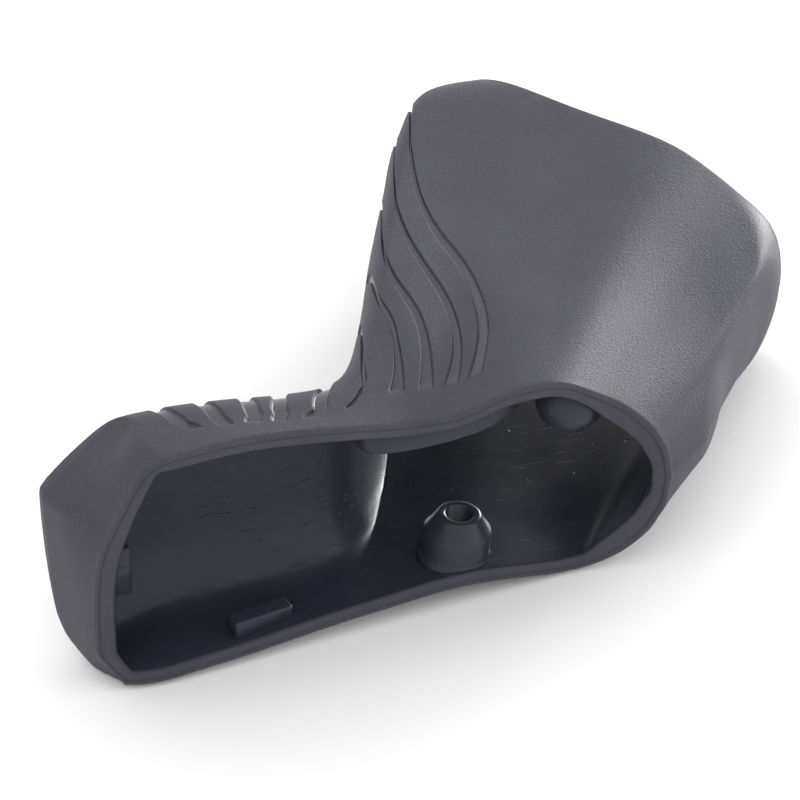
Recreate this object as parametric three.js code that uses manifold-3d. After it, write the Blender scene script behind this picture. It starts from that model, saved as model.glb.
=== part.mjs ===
// Brake lever hood: one moulded rubber boot that slips over the body of a drop-bar brake lever.
// Lengths are millimetres. The hood is drawn in its own drawing frame: x runs along the bar mouth
// from toe to heel, y is the height above the mouth, and z goes from one flank to the other.
// At the end it is turned to lie on its lower flank with the middle of its base at the origin.

import * as THREE from "three";
import { mergeVertices } from "three/addons/utils/BufferGeometryUtils.js";
import Module from "manifold-3d";

const wasm = await Module();
wasm.setup();

// Wall of the boot
const WALL = 2.2;

// Bar mouth: flat in the middle, curling up at the toe and out at the heel
const MOUTH_FLAT_FROM = 10;
const MOUTH_FLAT_TO = 60;
const MOUTH_TOE_CURL = 2.4;
const MOUTH_HEEL_CURL = 3.6;
const MOUTH_HEEL_LENGTH = 13;

// Blade opening: a straight slice across the front of the horn, from its tip to its belly
const BLADE_TOP = [78.0, 76.0];
const BLADE_LOW = [107.0, 31.5];

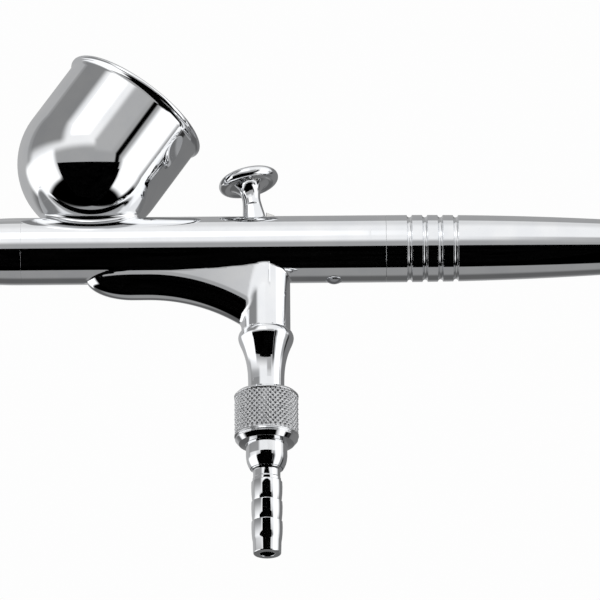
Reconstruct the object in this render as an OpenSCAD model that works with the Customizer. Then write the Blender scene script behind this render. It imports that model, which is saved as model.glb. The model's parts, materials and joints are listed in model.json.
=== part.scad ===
// Gravity-feed, dual-action airbrush gun with a side-tilted cup.
// The barrel runs along X with the nozzle at -X, the cup is up at +Z, and the air valve hangs down.
// The origin is the end of the hose nipple, on the valve's axis. Stations along the barrel are
// measured from the valve's axis, and heights in the modules from the barrel's axis.

/* [Barrel] */
// Height of the barrel's axis over the end of the hose nipple
axis_height = 57.6; // [56:0.1:64]
// Outer diameter of the barrel
barrel_d = 12; // [11.6:0.1:12.6]
// Distance from the valve's axis to the barrel's front end
barrel_front = 43.5; // [42:0.1:46]
// Distance from the valve's axis to the shoulder that the handle meets
barrel_back = 21.5; // [20.5:0.1:22.5]
// Diameter of the chamber that the trigger and the needle tube work in
chamber_d = 8.6; // [8.5:0.05:8.8]
// Width of the trigger slot in front, where the stem comes through
slot_w = 4.8; // [4.4:0.1:5.2]
// Width of the trigger slot behind, where only the lever passes
slot_back_w = 3.8; // [3.7:0.1:4]

/* [Finger rest] */
// Thickness of the web under the barrel
web_t = 8.4; // [7.6:0.1:8.6]
// Radius of the finger curve, measured on the web's rounded bottom
finger_r = 52; // [50:1:56]

/* [Cup] */
// Outer diameter of the cup
cup_d = 27; // [26:0.1:28.5]
// Wall thickness of the cup
cup_wall = 0.9; // [0.8:0.05:1.1]
// Lean of the cup's axis towards the handle, in degrees
cup_tilt = 34.5; // [30:0.5:40]
// Length of the cup's straight wall, above its round bottom
cup_straight = 14; // [11:0.5:15]
// Distance from the valve's axis to the centre of the round bottom
cup_station = 31; // [30.5:0.1:31.5]
// Height of that centre over the barrel's axis
cup_rise = 16.9; // [16.6:0.1:17.2]

/* [Trigger] */
// Diameter of the trigger's button
button_d = 10.8; // [10:0.1:12]
// Distance from the trigger's pivot to the button's rim
trigger_len = 22.3; // [21:0.1:24]
// Diameter of the stem where it enters the barrel
stem_d = 4.2; // [4:0.1:4.3]
// Lean of the released trigger towards the nozzle, in degrees
trigger_lean = 8; // [7:0.5:9]

/* [Air valve] */
// Outer diameter of the valve casing under the barrel
casing_d = 8.7; // [8.6:0.1:9]
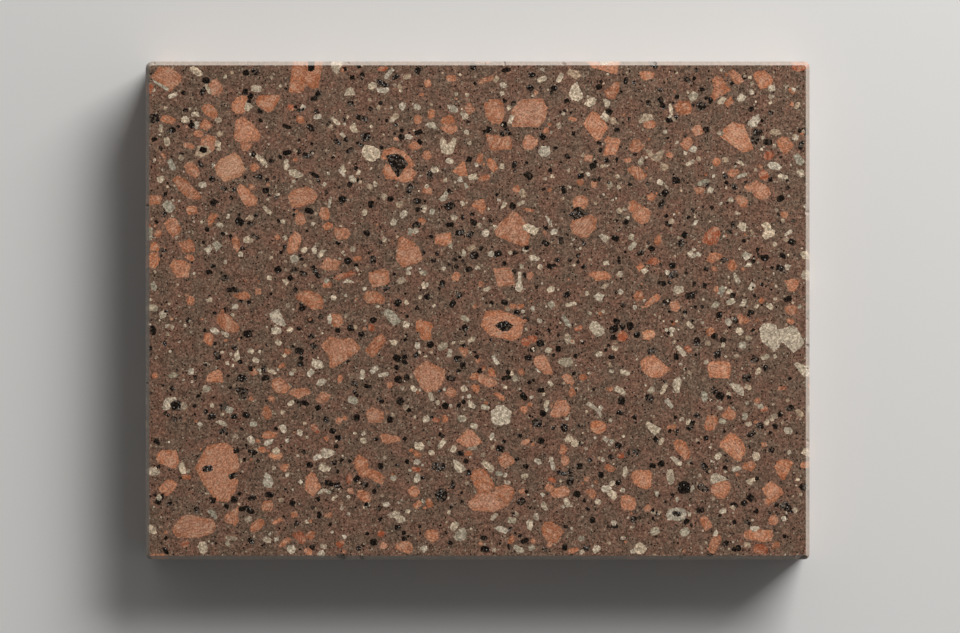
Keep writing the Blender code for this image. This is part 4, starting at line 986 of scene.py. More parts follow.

——

### TASK STATEMENT
Lines from the beginning of the data above through the line containing "const WALL = 2.2;" are to be returned exactly, and no others.

### OUTPUT
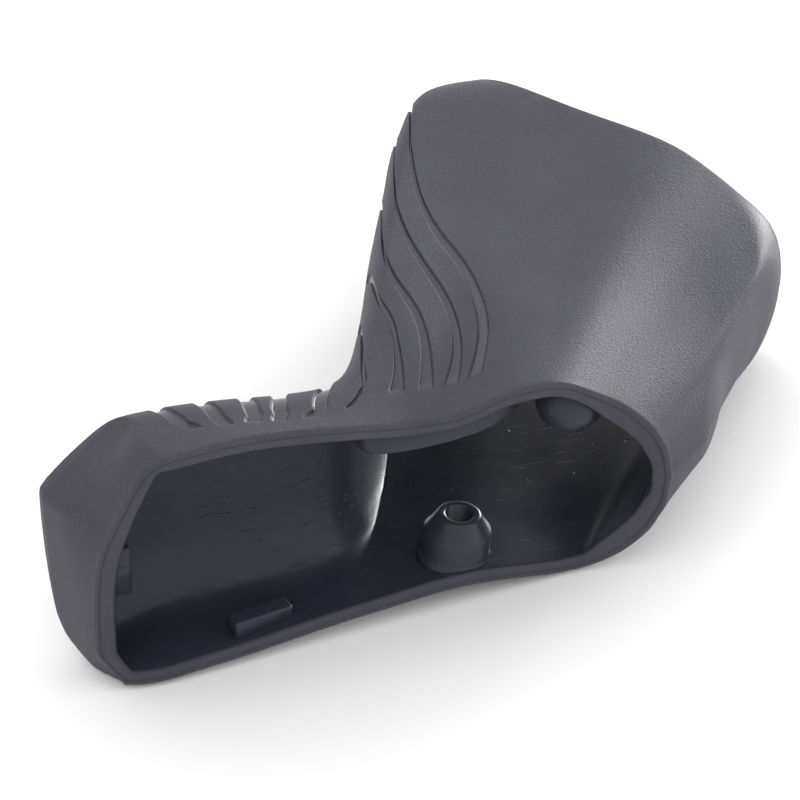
Recreate this object as parametric three.js code that uses manifold-3d. After it, write the Blender scene script behind this picture. It starts from that model, saved as model.glb.
=== part.mjs ===
// Brake lever hood: one moulded rubber boot that slips over the body of a drop-bar brake lever.
// Lengths are millimetres. The hood is drawn in its own drawing frame: x runs along the bar mouth
// from toe to heel, y is the height above the mouth, and z goes from one flank to the other.
// At the end it is turned to lie on its lower flank with the middle of its base at the origin.

import * as THREE from "three";
import { mergeVertices } from "three/addons/utils/BufferGeometryUtils.js";
import Module from "manifold-3d";

const wasm = await Module();
wasm.setup();

// Wall of the boot
const WALL = 2.2;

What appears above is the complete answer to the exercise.